WHAT YOU ARE ASKED TO DO –
Set down the lines from the one containing "What three.js and" to the one containing "const SLACK = 0.02;", both lines included, exactly as they stand and with no other lines.

DATA SUPPLIED –

··········

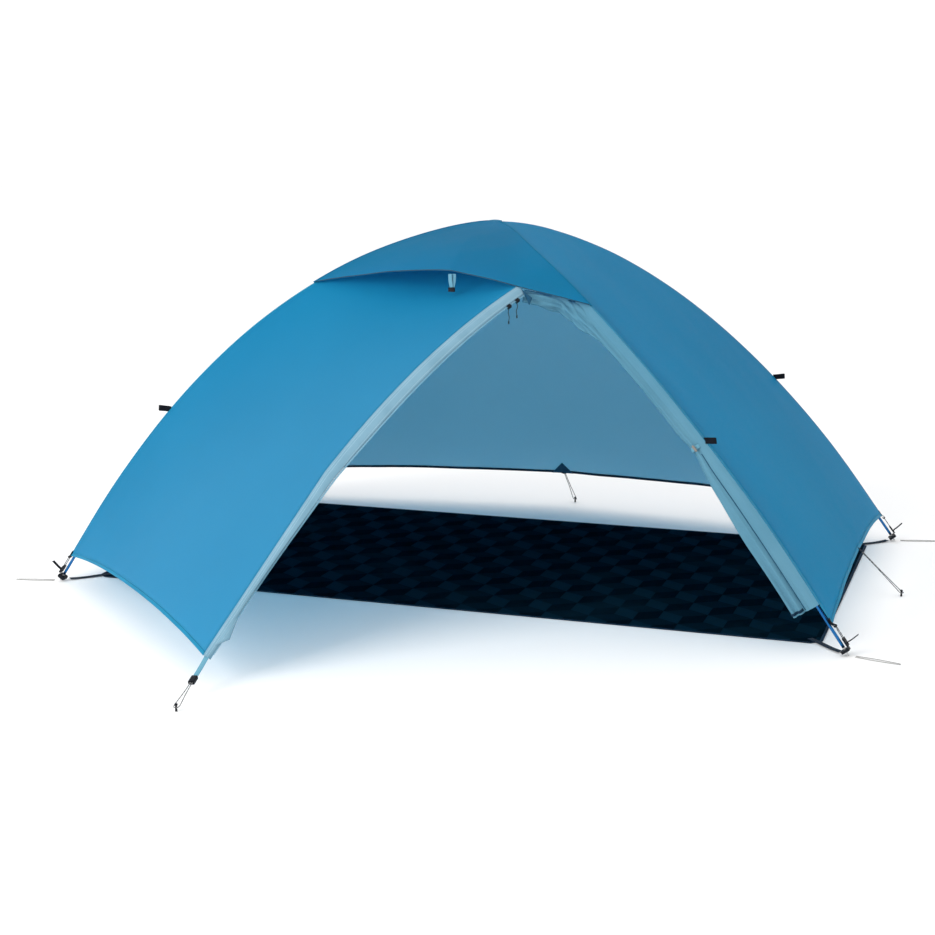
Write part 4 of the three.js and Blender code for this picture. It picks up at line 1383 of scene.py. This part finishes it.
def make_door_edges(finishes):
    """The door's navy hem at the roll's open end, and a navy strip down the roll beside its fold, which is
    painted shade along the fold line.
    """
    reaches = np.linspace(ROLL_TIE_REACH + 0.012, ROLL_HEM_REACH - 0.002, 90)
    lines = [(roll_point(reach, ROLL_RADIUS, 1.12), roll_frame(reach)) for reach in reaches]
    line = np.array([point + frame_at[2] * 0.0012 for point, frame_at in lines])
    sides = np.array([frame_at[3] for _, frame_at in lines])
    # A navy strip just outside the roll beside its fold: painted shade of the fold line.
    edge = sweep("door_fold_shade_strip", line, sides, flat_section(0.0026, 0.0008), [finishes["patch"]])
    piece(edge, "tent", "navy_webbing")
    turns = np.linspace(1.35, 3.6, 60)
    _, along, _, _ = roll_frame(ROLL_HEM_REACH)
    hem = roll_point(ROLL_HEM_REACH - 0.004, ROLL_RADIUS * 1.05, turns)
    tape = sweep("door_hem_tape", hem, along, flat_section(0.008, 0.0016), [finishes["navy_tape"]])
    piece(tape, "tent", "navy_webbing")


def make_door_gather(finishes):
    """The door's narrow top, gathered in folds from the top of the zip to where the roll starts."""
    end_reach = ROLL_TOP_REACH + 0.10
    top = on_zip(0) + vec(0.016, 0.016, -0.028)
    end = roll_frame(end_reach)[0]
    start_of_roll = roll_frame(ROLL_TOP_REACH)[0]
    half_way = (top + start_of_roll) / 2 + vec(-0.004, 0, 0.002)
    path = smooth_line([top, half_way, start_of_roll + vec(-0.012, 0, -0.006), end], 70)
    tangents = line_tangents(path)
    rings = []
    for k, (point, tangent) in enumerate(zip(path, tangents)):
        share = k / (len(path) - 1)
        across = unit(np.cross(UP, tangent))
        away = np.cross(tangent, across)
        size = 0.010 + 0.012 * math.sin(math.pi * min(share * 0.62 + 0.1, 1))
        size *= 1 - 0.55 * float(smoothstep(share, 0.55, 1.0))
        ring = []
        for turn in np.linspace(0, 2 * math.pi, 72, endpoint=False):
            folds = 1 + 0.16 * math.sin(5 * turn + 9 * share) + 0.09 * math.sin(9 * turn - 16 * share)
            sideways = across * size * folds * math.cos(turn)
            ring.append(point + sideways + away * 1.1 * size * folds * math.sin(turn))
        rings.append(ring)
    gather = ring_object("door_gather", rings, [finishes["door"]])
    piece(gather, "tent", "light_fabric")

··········

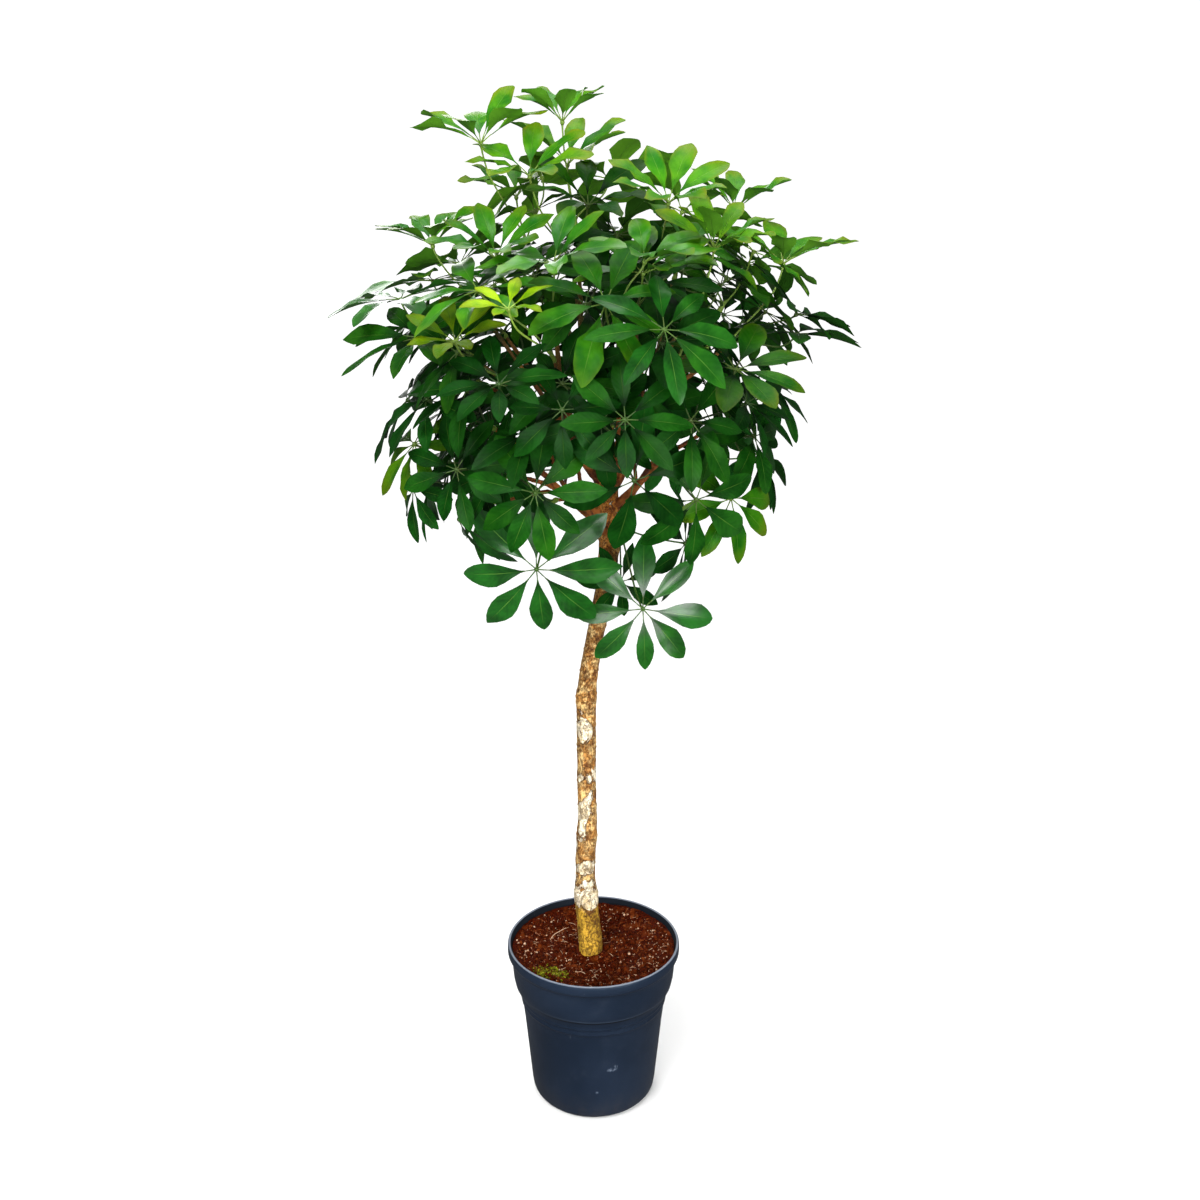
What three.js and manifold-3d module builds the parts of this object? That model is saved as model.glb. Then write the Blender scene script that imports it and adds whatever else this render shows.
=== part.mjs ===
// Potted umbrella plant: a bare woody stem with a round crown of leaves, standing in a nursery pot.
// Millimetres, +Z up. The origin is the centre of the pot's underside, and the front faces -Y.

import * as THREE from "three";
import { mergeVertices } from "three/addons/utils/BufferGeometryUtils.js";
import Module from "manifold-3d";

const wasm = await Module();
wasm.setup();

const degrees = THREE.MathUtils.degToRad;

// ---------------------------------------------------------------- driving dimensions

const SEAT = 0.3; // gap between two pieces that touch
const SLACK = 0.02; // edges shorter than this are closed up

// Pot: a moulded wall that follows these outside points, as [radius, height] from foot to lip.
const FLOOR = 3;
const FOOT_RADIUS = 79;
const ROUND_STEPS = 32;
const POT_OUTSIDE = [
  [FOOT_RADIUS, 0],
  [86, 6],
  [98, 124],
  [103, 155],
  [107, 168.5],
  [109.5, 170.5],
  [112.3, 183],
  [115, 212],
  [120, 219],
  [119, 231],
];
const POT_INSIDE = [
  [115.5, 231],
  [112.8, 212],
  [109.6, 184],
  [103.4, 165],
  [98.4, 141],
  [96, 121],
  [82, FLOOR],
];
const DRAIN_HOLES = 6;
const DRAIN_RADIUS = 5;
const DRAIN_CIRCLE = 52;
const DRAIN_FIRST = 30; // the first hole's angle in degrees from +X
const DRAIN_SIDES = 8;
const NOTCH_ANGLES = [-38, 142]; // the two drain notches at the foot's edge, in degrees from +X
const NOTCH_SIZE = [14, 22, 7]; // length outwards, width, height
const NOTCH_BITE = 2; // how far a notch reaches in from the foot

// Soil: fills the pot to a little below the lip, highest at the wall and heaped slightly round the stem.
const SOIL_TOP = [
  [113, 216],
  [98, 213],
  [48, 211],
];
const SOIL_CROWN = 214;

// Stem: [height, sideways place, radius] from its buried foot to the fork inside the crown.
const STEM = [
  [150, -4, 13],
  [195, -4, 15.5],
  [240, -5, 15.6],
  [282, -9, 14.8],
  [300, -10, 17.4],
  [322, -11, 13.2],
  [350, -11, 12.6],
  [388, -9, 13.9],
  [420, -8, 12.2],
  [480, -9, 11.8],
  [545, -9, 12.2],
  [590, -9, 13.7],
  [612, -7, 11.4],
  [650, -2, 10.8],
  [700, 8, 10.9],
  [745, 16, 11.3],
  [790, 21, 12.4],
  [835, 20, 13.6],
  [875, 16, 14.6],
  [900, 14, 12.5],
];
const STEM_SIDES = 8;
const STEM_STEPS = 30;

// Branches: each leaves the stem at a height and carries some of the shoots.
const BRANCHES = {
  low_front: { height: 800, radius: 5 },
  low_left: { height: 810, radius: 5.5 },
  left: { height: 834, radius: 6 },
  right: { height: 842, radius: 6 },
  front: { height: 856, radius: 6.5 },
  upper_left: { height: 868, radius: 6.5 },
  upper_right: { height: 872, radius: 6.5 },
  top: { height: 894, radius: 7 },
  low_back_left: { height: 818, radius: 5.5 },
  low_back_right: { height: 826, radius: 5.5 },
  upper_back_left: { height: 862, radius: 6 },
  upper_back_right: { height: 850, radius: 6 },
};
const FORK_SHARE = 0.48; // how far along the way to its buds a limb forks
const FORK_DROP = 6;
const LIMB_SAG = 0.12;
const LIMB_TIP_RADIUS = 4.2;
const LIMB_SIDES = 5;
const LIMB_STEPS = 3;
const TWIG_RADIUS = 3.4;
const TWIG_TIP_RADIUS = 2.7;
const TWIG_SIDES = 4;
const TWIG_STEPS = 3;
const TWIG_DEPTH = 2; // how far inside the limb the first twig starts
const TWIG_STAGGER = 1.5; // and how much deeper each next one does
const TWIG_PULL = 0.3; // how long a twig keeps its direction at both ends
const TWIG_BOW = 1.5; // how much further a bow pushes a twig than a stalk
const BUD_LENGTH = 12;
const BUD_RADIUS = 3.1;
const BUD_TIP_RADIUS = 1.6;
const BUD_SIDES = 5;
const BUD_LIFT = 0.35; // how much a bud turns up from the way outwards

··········

RESPONSE FOR THIS EXERCISE –
What three.js and manifold-3d module builds the parts of this object? That model is saved as model.glb. Then write the Blender scene script that imports it and adds whatever else this render shows.
=== part.mjs ===
// Potted umbrella plant: a bare woody stem with a round crown of leaves, standing in a nursery pot.
// Millimetres, +Z up. The origin is the centre of the pot's underside, and the front faces -Y.

import * as THREE from "three";
import { mergeVertices } from "three/addons/utils/BufferGeometryUtils.js";
import Module from "manifold-3d";

const wasm = await Module();
wasm.setup();

const degrees = THREE.MathUtils.degToRad;

// ---------------------------------------------------------------- driving dimensions

const SEAT = 0.3; // gap between two pieces that touch
const SLACK = 0.02; // edges shorter than this are closed up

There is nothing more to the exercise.